1st Palestinian Ambassador to the United Nations
- In office 1974–1991
- President: Yasser Arafat
- Preceded by: Position established
- Succeeded by: Nasser al-Qudwa

Personal details
- Born: 20 February 1924 Jerusalem, Mandatory Palestine
- Died: 1 March 2006 (aged 82) Amman, Jordan
- Spouse: Widad Awad
- Children: Karimah Zuhdi Tarazi, Kamel Zuhdi Tarazi
- Education: Terra Santa College

= Zuhdi Labib Terzi =

Palestinian politician and diplomat

Zuhdi Labib Terzi (née Zuhdi Labib Suleiman Tarazi 20 February 1924 – 1 March 2006) served as the first Palestinian Ambassador to the United Nations from 1974 to 1991.

==Ambassador to the UN==
Terzi was the first Ambassador, Permanent Observer of Palestine to the United Nations and served from 1974 to 1991. Terzi successfully fought attempts by the United States to close down the Mission, and following the 1988 Declaration of the Independence of the State of Palestine, Terzi changed the role of the Ambassador from representing the Palestinian Liberation Organization to representing the State of Palestine.

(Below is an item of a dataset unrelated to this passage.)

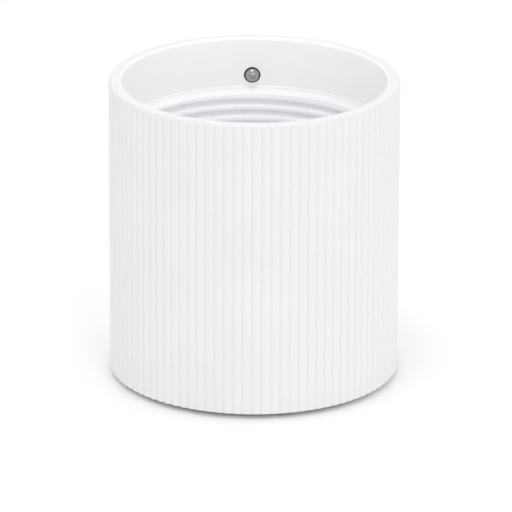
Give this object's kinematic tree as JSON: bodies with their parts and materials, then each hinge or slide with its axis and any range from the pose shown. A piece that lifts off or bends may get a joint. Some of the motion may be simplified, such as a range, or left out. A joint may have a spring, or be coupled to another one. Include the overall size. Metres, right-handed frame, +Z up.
{
  "type": "mesh network node",
  "caption": "Upright reeded cylindrical network node with an open threaded well in its top, a domed button in the well wall, and a rear port bay.",
  "frame": {"origin": "centre of the base, on the surface it stands on", "axes": "+Z up the body's axis, +Y towards the rear ports, -Y the front"},
  "size_m": [0.11, 0.11, 0.1162],
  "materials": {
    "shell_plastic": "satin white moulded shell with vertical reeds",
    "collar_plastic": "smooth white moulded collar",
    "well_plastic": "smooth white moulded thread",
    "bezel_plastic": "fine-grained pale grey panel",
    "base_plastic": "fine-grained pale grey base",
    "frame_plastic": "plain moulded frame",
    "foot_rubber": "soft grey rubber",
    "seal_rubber": "dark silicone",
    "button_metal": "polished steel",
    "screw_steel": "zinc-plated steel",
    "circuit_board": "green solder mask",
    "antenna_board": "black solder mask with copper traces",
    "chip_epoxy": "black moulding compound",
    "shield_metal": "tinned sheet",
    "socket_plastic": "black moulded nylon",
    "contact_gold": "gold flash on copper alloy",
    "pin_metal": "nickel-plated",
    "plunger_plastic": "natural moulded nylon",
    "sink_aluminium": "anodised extrusion",
    "pad_silicone": "soft grey-blue gap filler",
    "flex_film": "amber polyimide",
    "lead_jacket": "thin extruded jacket",
    "light_plastic": "clear moulded light guide"
  },
  "bodies": {
    "housing": {"base_cover": "base_plastic", "base_screws": "screw_steel", "board_screws": "screw_steel", "button_flex": "flex_film", "button_seal": "seal_rubber", "button_switch": "shield_metal", "flex_plug": "socket_plastic", "foot_ring": "foot_rubber", "heat_sink": "sink_aluminium", "heat_sink_screws": "screw_steel", "inner_frame": "frame_plastic", "input_capacitor": "sink_aluminium", "lan_contacts": "contact_gold", "lan_socket_insert": "socket_plastic", "lan_socket_shell": "shield_metal", "left_front_antenna": "antenna_board", "left_front_coax_plug": "contact_gold", "left_front_lead": "lead_jacket", "left_radio_chip": "chip_epoxy", "left_radio_shield": "shield_metal", "left_rear_antenna": "antenna_board", "left_rear_coax_plug": "contact_gold", "left_rear_lead": "lead_jacket", "light_pipe": "light_plastic", "line_transformer": "chip_epoxy", "main_board": "circuit_board", "main_chip": "chip_epoxy", "memory_chip": "chip_epoxy", "outer_sleeve": "shell_plastic", "port_bezel": "bezel_plastic", "power_jack": "socket_plastic", "power_pin": "pin_metal", "reset_switch": "socket_plastic", "right_front_antenna": "antenna_board", "right_front_coax_plug": "contact_gold", "right_front_lead": "lead_jacket", "right_radio_chip": "chip_epoxy", "right_radio_shield": "shield_metal", "right_rear_antenna": "antenna_board", "right_rear_coax_plug": "contact_gold", "right_rear_lead": "lead_jacket", "rim_collar": "collar_plastic", "snap_dome": "pin_metal", "status_emitter": "light_plastic", "thermal_pad": "pad_silicone", "threaded_ring": "well_plastic", "wan_contacts": "contact_gold", "wan_socket_insert": "socket_plastic", "wan_socket_shell": "shield_metal", "well_floor": "well_plastic", "well_screws": "screw_steel"},
    "pairing_button_cap": {"pairing_button": "button_metal"},
    "reset_button": {"reset_plunger": "plunger_plastic"}
  },
  "joints": [
    {"name": "pairing_press", "type": "slide", "parent": "housing", "child": "pairing_button_cap", "axis": [0, 1, 0], "range_m": [0, 0.0005], "stiffness_N_per_m": 1500, "springref_m": -0.0006},
    {"name": "reset_press", "type": "slide", "parent": "housing", "child": "reset_button", "axis": [0, -1, 0], "range_m": [0, 0.00025], "stiffness_N_per_m": 1500, "springref_m": -0.0003}
  ]
}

In 1985, the United States Department of State refused Terzi the right to enter the United States for a debate with Harvard professor, Alan Dershowitz. Consequentially, Harvard Law School brought suit against the Secretary of State George P. Shultz to permit Terzi to enter the United States. Judge Skinner, of the United States District Court for the District of Massachusetts, reversed the decision of the Secretary and permitted Terzi to enter the United States because denying Terzi entry into the United States suppressed political speech that is protected under the First Amendment.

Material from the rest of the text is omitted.